The first year was spent making new friends, trying not to miss “maa ke haath ka khaana”, learning to wake up on your own, learning how to do laundry, finding cheap alternatives to mess food (a.k.a Maggi), befriending seniors to get into College Societies and spending too much money on textbooks that eventually wouldn’t help us pass exams, because let’s face it, nobody can teach an engineer more than the roommate, a night before the exam! I was pretty excited to learn coding, but like most first year students, I would comfortably understand the logic but wouldn’t be able to write a code on my own without the compiler throwing errors I couldn’t fix.
The next 2 years were basically spent cursing why I took Engineering, trying to clear Calculus, Computer Networks, Microprocessors, JAVA and surviving on roommate ke haath ki Maggi. But there was also rule breaking, taking money from home on the pretext of buying books and using it to sneak off to nearby cities for a sasta holiday, gossiping in the hostel at 2 am, stalking bloggers on Instagram and secretly wanting their lives, hunting for online material to pass courses, drowning in assignments and planning college fests. The last year, was nothing short of emotion and stress. It was placement season! And the much awaited farewell! As we tried new diets every week to look like Shilpa Shetty in a saree, along with sitting for placements, we realised we didn’t have a lot of time left with each other. I was scared, how would life be once college ended, where would I be, would I still meet my friends, would I manage to succeed in my career, would I manage to find the perfect saree that fits my curves and makes heads turn on my Farewell! Today, an year after graduating, I realize how tiny my worries were, how I dealt with my worries the wrong way, and how it’s all turned out better than what I ever thought. My friends are still here, I found the man of my dreams and I’m enjoying my career in Data Analytics, with the occasional Corporate World bickering.

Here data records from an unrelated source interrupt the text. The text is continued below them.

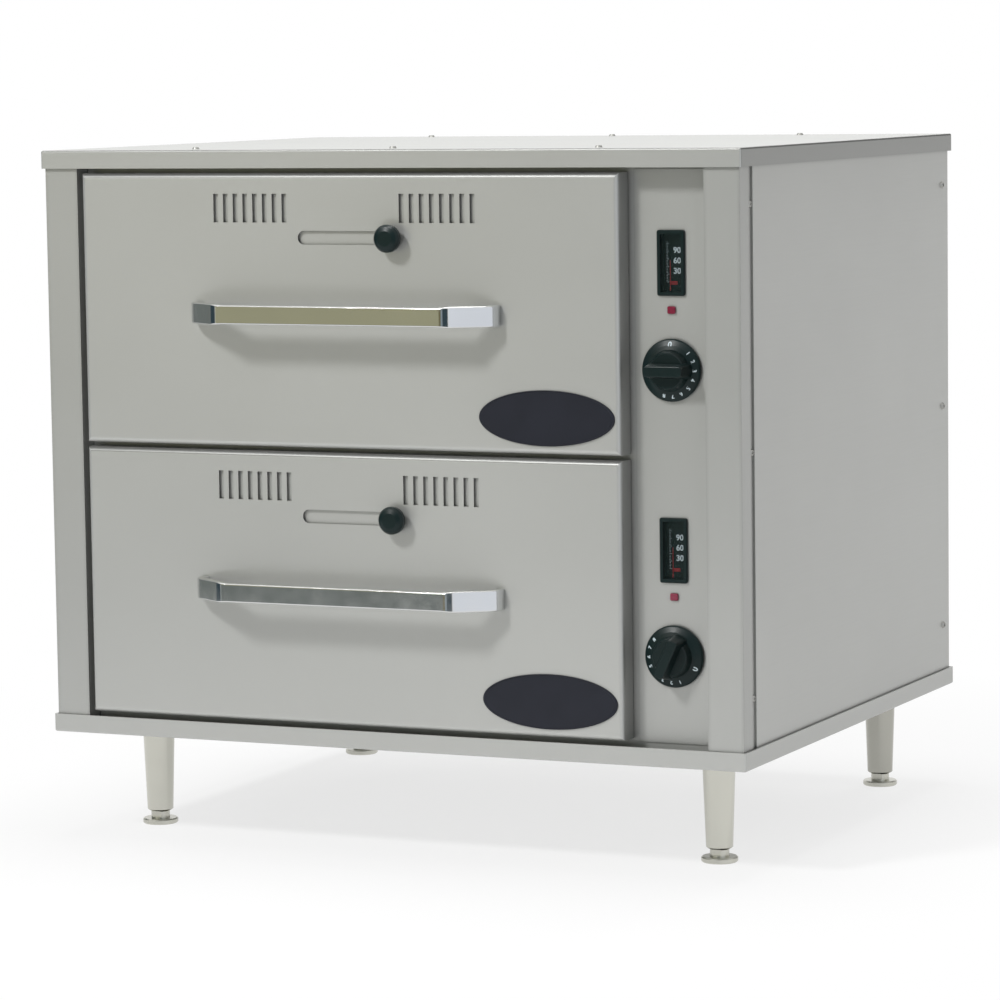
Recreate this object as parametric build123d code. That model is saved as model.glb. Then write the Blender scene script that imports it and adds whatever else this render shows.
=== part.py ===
"""Two-drawer countertop warming drawer: a sheet-steel cabinet on four adjustable legs.

Millimetres, +Z up, the front of the cabinet towards -Y and +X to the right as seen from the front.
Pieces are drawn round the middle of the cabinet's footprint and set down with the origin on the
floor under the middle of the whole unit, handles and cord gland included. Both drawers and their
controls are alike, so they are built once in heights above the bottom edge of their drawer front
and then lifted into place, one row above the other.
"""
from build123d import *
import math
import os

# ---- cabinet shell -----------------------------------------------------------------------
cabinet_width = 750.0  # over the lips of the top cover and the base pan
cabinet_depth = 612.0
cabinet_height = 586.0  # underside of the base pan to the top of the cover
leg_height = 106.0  # floor to underside of the base pan
trim_height = 18.0  # lips of the top cover and the base pan
trim_overhang = 3.3  # how far the lips stand out beyond the body
hem_thickness = 2.4  # the lips are folded double
trim_radius = 2.0
skin = 1.2  # cabinet sheet
bend = 1.6  # centre-line radius of a folded corner
seat_gap = 0.3  # named clearance of a piece that only rests against another

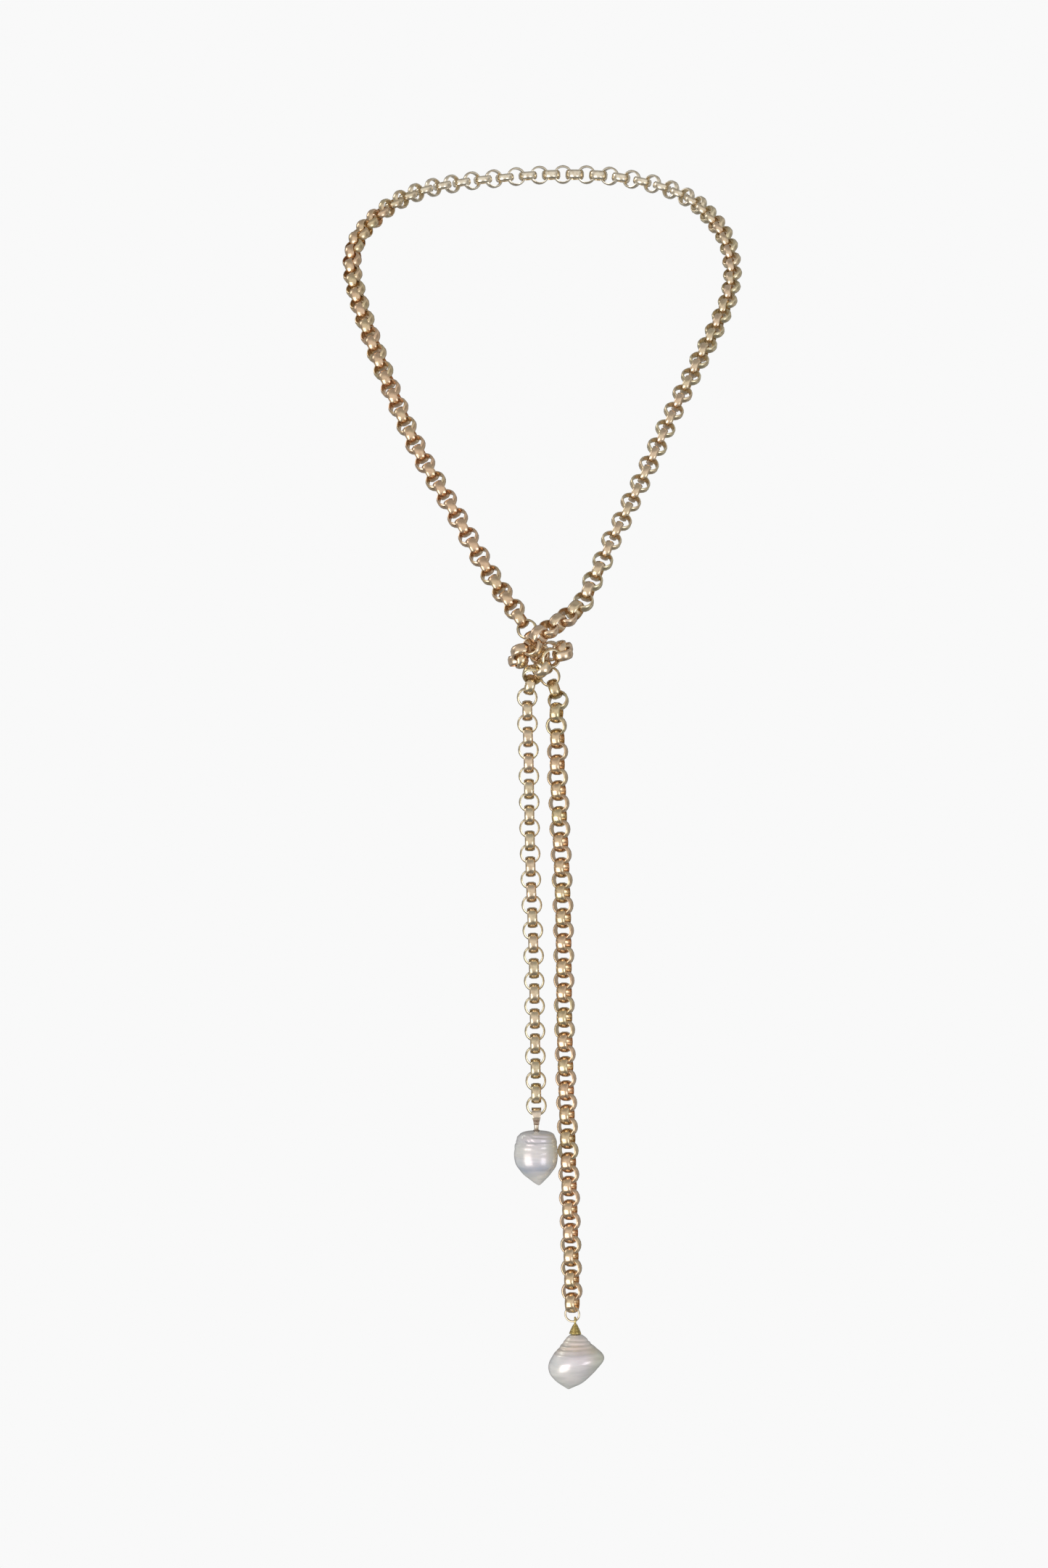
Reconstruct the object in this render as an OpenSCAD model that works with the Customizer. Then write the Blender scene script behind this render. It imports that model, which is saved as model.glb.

Engineering isn’t my degree hung on the wall of my home, it’s an emotion, a priceless journey that lakhs of Indians instantly connect to, that we take pride in. The 4 years – they taught me how to have Old Monk, they taught me that green is not just a colour, they taught me that the Chai shop outside Gate 3 can fix any problem in the world, they taught me that the friends we make in college will always stay, they taught me to take care of a friend at 3 am, they taught me the value of a simple dal cooked at home, that it’s okay if relationships from college didn’t work out, because someone better is waiting. To the chef, the singer, the dancer, the writer, the entrepreneur, the comedian that chose to live these 4 years and then pursue their passion, to the ones who found their dream corporate job, to the ones who wanted to study even beyond, to the ones who still haven’t finished this journey, to the ones cursing their corporate jobs right now and thinking of Start-up ideas and to all of us who cleared all our backlogs, Happy Engineer’s Day!